McClosky, H. (1958) 'Conservatism and personality', Amer. Pol. Sci. Rev., 52, pp. 27-45.
Ray, J.J. (1973) Dogmatism in relation to sub-types of conservatism: Some Australian data. European J. Social Psychology 3, 221-232.
Ray, J.J. (1983). Half of all authoritarians are Left-wing: A reply to Eysenck and Stone. Political Psychology, 4, 139-144.
Roberts, S. H. (1938) The House That Hitler Built, New York, Harper.
Unger, A. L. (1965) Party and State in Soviet Russia and Nazi Germany. The Political Quarterly, 1965, 36 (4), 441-459
POST-PUBLICATION ADDENDA
1). Some brief comment on Brand's characterization of Churchill above may be appropriate. It is true that Churchill had a flirtation with the Liberals in his youth but moving from Left to Right with age is of course quite common (Ronald Reagan being perhaps the best-known example of that) and the Liberals in Britain at the time were much more deserving of that name than the so-called "liberals" of contemporary Britain and North America. It was as Minister of War in a Liberal government, for instance, that Churchill was largely responsible for Britain's armed intervention against the Bolsheviks in 1919. By 1925, however, Churchill had not only converted to the Conservatives but was in fact Chancellor of the Exchequer (treasurer) in a Conservative government.
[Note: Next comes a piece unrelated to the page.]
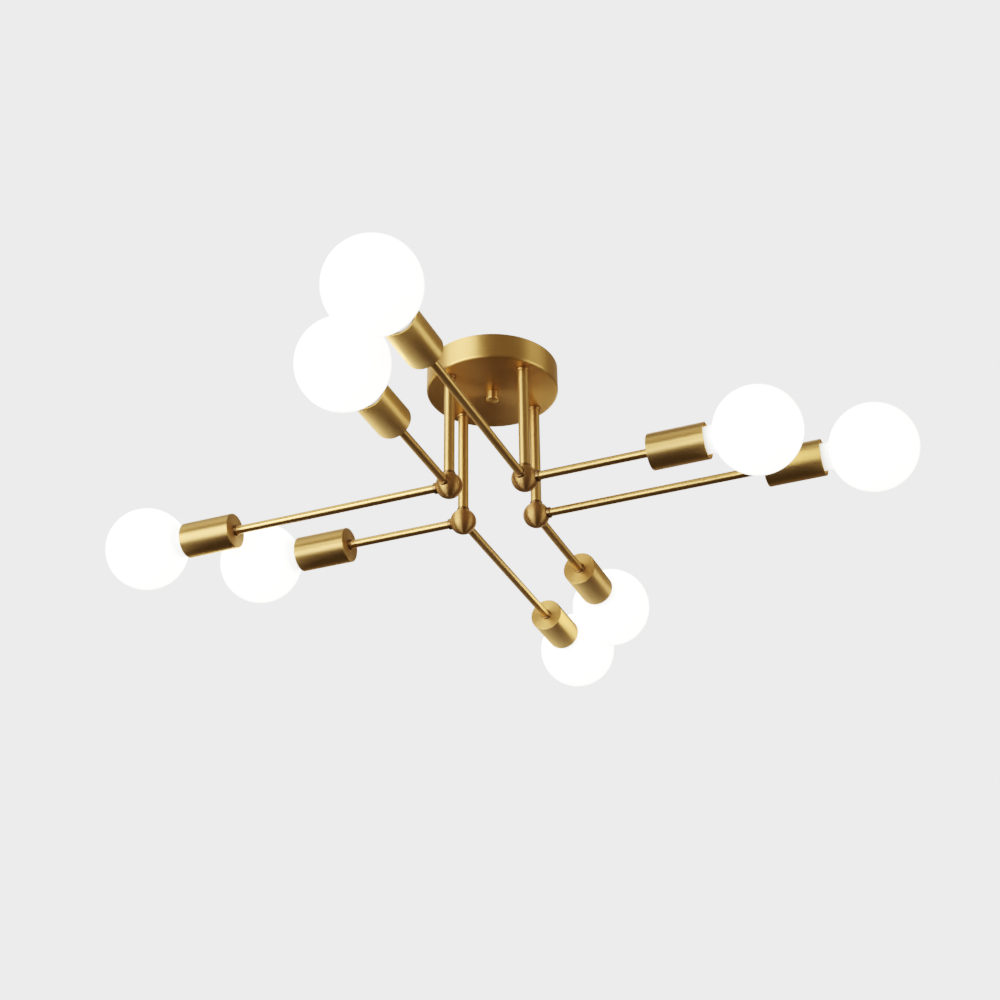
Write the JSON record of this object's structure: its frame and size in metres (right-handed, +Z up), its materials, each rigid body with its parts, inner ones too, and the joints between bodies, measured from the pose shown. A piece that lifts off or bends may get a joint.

And Churchill's tough treatment of strikers (again reminiscent of Reagan) at that time may be noted. And it was as a Conservative that he spent the 1930's warning against Hitler. He was also of course Prime Minister of a Conservative government in post-war Britain. He was undoubtedly not always happy with the British Conservative party but in the 1930's that dissatisfaction was principally over their attempts to avoid war by appeasing Hitler -- a policy common to all British political parties at that time.
2). My reference to Adorno and his collaborators being all Jewish was of course simply making the obvious point that objectivity about Nazism was a big ask from such authors. And there is certainly no doubt that their conclusions were far from objective. Whether Jews generally are prominent in the social sciences or not is however a matter of indifference to me one way or the other.